The after-stage party is just "syntactic noise" (pun intended).

        (Production set 3)

              Play   = Act Act Act "interval" Act Act .
              Act    = Scene { Scene } .
              Scene  = Action { Action } .
              Action = "speech" | "entry" | "exit" .
To check the rules, let's look at my set 1 again.
      Play   = Act Act Act "interval" Act Act .
      Act    = Scene { Scene } .
      Scene  = { "speech" } "entry" { Action } .
      Action = "speech" | "entry" | "exit" | "death" | "gesticulation" .
To check Rule 1 we look at the productions for each non-terminal that yields alternatives on its right hand side. There is seemingly only one non-terminal in this category here, namely Action. So we have to look at
      FIRST("speech")  Intersection  FIRST("entry")
      FIRST("speech")  Intersection  FIRST("exit")
      FIRST("speech")  Intersection  FIRST("death")
      FIRST("speech")  Intersection  FIRST("gesticulation")
etc. We do not have to look at FIRST(Action) Intersection anything!

Clearly Rule 1 is satisfied for any pairwise combination taken from the options in the productions for Action.

One has to be careful, very careful, about Rule 2. Rule 2 applies when there are eps productions and alternatives. It does not apply to the productions for Action, and so some people will be lulled into thinking that (since this is the only place where alternative right hand sides are explicitly given), that Rule 2 is never broken. Alas, not so. When you use EBNF and use the useful [ option ] and { repetition } constructs, there are implicit eps's that creep in.
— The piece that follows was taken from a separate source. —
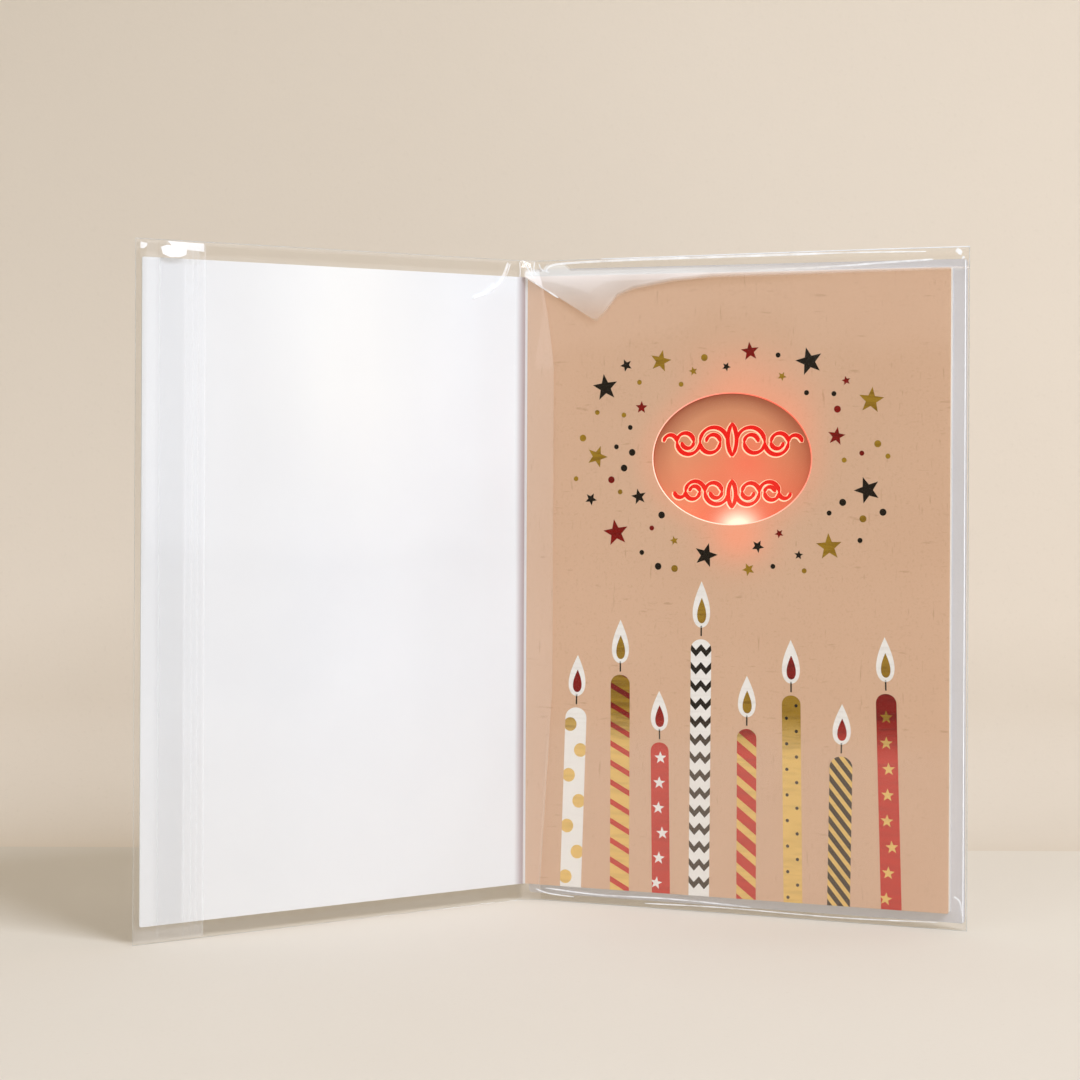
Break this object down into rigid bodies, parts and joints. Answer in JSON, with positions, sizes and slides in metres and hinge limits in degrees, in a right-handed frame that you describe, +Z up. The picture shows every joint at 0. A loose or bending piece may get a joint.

If we eliminate the metabrackets we get something like

      Play        = Act Act Act "interval" Act Act .
      Act         = Scene RestOfScene .
      Scene       = Prologue "entry" Actions .
      RestOfScene = Scene RestOfScene | eps .
      Prologue    = "speech" Prologue | eps .
      Actions     = Action Actions | eps .
      Action      = "speech" | "entry" | "exit" | "death" | "gesticulation" .
in which the following now have to be checked for violations of Rule 2
            Productions                               Check

      RestOfScene = Scene RestOfScene | eps .    (FIRST(RestOfScene) Intersection FOLLOW(RestOfScene) )
      Prologue = "speech" Prologue | eps .       (FIRST(Prologue) Intersection FOLLOW(Prologue) )
      Actions = Action Actions | eps .           (FIRST(Actions) Intersection FOLLOW(Actions)  )

Now:

    First(RestOfScene) = First(Scene) = FIRST(Prologue) U { "entry" } = { "speech", "entry" } }
    Follow(RestOfScene) = FOLLOW(Act) = FIRST(Act) U {"interval" }
                                      = FIRST(Scene) U { "interval" } = { "speech", "entry", "interval" }
so Rule 2 is broken in this case. For the second production in this category
    FIRST(Prologue) = { "speech" }
    FOLLOW(Prologue) = { "entry" }
so Rule 2 is not broken that time, but for the third of these new productions
    FIRST(Actions) = FIRST(Action)  = { "speech", "entry", "exit", "death", "gesticulation" }
    FOLLOW(Actions) = FOLLOW(Scene) = FIRST(RestOfScene) U FOLLOW(Act)
                                    = { "speech", "entry" } U {"speech", "entry" "interval" }
                                    = {"speech", "entry" "interval" }
and Rule 2 is broken again.

With more experience it is possible to check Rule 2 more quickly. Consider the original production set again

      Play   = Act Act Act "interval" Act Act .
      Act    = Scene { Scene } .
      Scene  = { "speech" } "entry" { Action } .
      Action = "speech" | "entry" | "exit" | "death" | "gesticulation" .
and in particular the production
       Act = Scene { Scene } .
In this case Rule 2 really governs whether a parser will be able to determine whether it has to go around the loop corresponding to { Scene } for another iteration. It can only do this if FIRST(Scene) has nothing in common with what we could loosely call FOLLOW(loop), that is, FOLLOW(Scene). From the third production we should quickly see that FIRST(Scene) = { "speech" , "entry" }, and from the second production we should quickly see that FOLLOW(Scene) = FOLLOW(Act) = { "interval" } U FIRST(Act), a set which clearly includes the elements { "speech" , "entry" } again.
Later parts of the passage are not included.